[start]

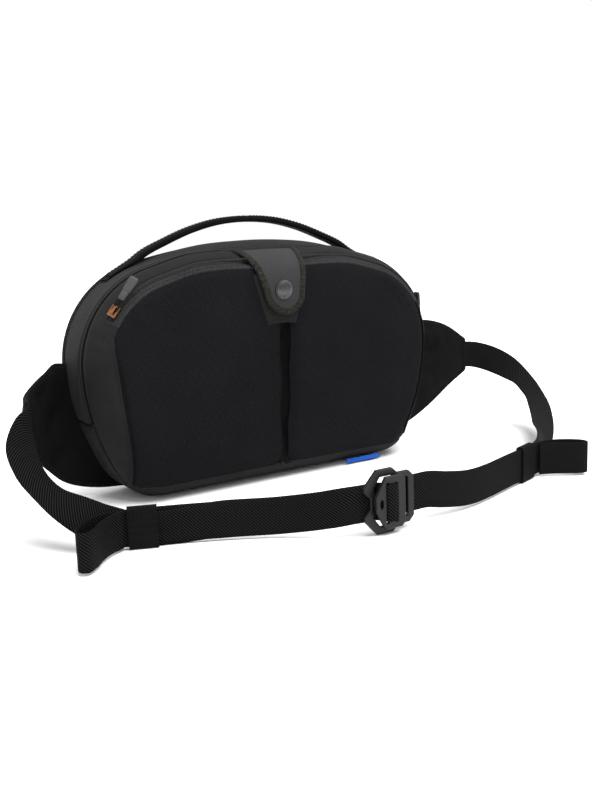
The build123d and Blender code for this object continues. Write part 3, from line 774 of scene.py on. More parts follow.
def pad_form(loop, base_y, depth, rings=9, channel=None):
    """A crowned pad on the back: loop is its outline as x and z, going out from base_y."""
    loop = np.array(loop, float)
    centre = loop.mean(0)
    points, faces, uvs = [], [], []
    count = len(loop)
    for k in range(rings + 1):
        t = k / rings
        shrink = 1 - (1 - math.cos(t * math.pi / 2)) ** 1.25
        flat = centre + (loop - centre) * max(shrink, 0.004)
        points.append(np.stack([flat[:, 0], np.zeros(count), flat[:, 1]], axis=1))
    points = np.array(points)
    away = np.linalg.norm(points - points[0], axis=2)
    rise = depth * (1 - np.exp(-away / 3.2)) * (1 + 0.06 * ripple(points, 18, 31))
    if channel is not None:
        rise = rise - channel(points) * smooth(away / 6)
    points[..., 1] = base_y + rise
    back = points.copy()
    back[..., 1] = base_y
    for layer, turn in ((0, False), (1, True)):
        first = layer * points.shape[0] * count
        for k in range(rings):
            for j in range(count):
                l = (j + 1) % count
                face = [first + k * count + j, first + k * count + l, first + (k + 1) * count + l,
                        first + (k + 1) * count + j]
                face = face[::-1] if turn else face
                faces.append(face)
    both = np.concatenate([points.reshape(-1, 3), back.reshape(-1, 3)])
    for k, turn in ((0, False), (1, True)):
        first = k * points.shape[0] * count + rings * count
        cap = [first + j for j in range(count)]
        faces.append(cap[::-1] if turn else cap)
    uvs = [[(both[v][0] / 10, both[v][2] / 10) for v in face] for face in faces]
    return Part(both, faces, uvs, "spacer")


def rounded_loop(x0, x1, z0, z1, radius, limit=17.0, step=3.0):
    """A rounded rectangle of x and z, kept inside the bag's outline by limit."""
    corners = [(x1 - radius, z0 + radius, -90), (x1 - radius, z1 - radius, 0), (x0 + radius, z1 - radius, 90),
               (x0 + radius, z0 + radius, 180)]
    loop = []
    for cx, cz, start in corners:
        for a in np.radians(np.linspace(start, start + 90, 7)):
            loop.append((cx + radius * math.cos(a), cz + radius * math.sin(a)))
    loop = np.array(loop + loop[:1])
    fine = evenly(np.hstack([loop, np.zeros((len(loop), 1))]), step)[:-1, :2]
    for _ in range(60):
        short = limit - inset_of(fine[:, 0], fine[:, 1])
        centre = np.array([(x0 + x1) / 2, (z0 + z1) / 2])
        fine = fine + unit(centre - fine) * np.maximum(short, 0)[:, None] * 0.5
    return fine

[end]

# Your task:
Make an exact copy of all the data.

# Exercise solution:
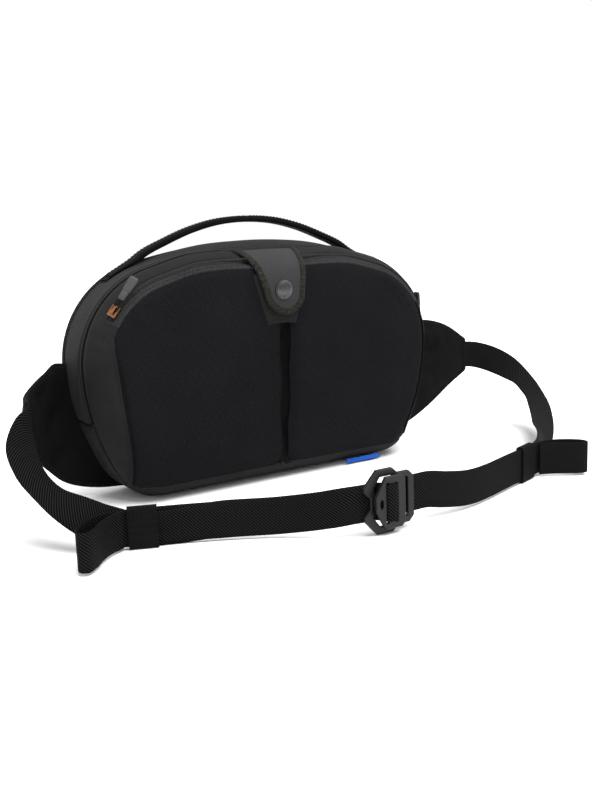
The build123d and Blender code for this object continues. Write part 3, from line 774 of scene.py on. More parts follow.
def pad_form(loop, base_y, depth, rings=9, channel=None):
    """A crowned pad on the back: loop is its outline as x and z, going out from base_y."""
    loop = np.array(loop, float)
    centre = loop.mean(0)
    points, faces, uvs = [], [], []
    count = len(loop)
    for k in range(rings + 1):
        t = k / rings
        shrink = 1 - (1 - math.cos(t * math.pi / 2)) ** 1.25
        flat = centre + (loop - centre) * max(shrink, 0.004)
        points.append(np.stack([flat[:, 0], np.zeros(count), flat[:, 1]], axis=1))
    points = np.array(points)
    away = np.linalg.norm(points - points[0], axis=2)
    rise = depth * (1 - np.exp(-away / 3.2)) * (1 + 0.06 * ripple(points, 18, 31))
    if channel is not None:
        rise = rise - channel(points) * smooth(away / 6)
    points[..., 1] = base_y + rise
    back = points.copy()
    back[..., 1] = base_y
    for layer, turn in ((0, False), (1, True)):
        first = layer * points.shape[0] * count
        for k in range(rings):
            for j in range(count):
                l = (j + 1) % count
                face = [first + k * count + j, first + k * count + l, first + (k + 1) * count + l,
                        first + (k + 1) * count + j]
                face = face[::-1] if turn else face
                faces.append(face)
    both = np.concatenate([points.reshape(-1, 3), back.reshape(-1, 3)])
    for k, turn in ((0, False), (1, True)):
        first = k * points.shape[0] * count + rings * count
        cap = [first + j for j in range(count)]
        faces.append(cap[::-1] if turn else cap)
    uvs = [[(both[v][0] / 10, both[v][2] / 10) for v in face] for face in faces]
    return Part(both, faces, uvs, "spacer")


def rounded_loop(x0, x1, z0, z1, radius, limit=17.0, step=3.0):
    """A rounded rectangle of x and z, kept inside the bag's outline by limit."""
    corners = [(x1 - radius, z0 + radius, -90), (x1 - radius, z1 - radius, 0), (x0 + radius, z1 - radius, 90),
               (x0 + radius, z0 + radius, 180)]
    loop = []
    for cx, cz, start in corners:
        for a in np.radians(np.linspace(start, start + 90, 7)):
            loop.append((cx + radius * math.cos(a), cz + radius * math.sin(a)))
    loop = np.array(loop + loop[:1])
    fine = evenly(np.hstack([loop, np.zeros((len(loop), 1))]), step)[:-1, :2]
    for _ in range(60):
        short = limit - inset_of(fine[:, 0], fine[:, 1])
        centre = np.array([(x0 + x1) / 2, (z0 + z1) / 2])
        fine = fine + unit(centre - fine) * np.maximum(short, 0)[:, None] * 0.5
    return fine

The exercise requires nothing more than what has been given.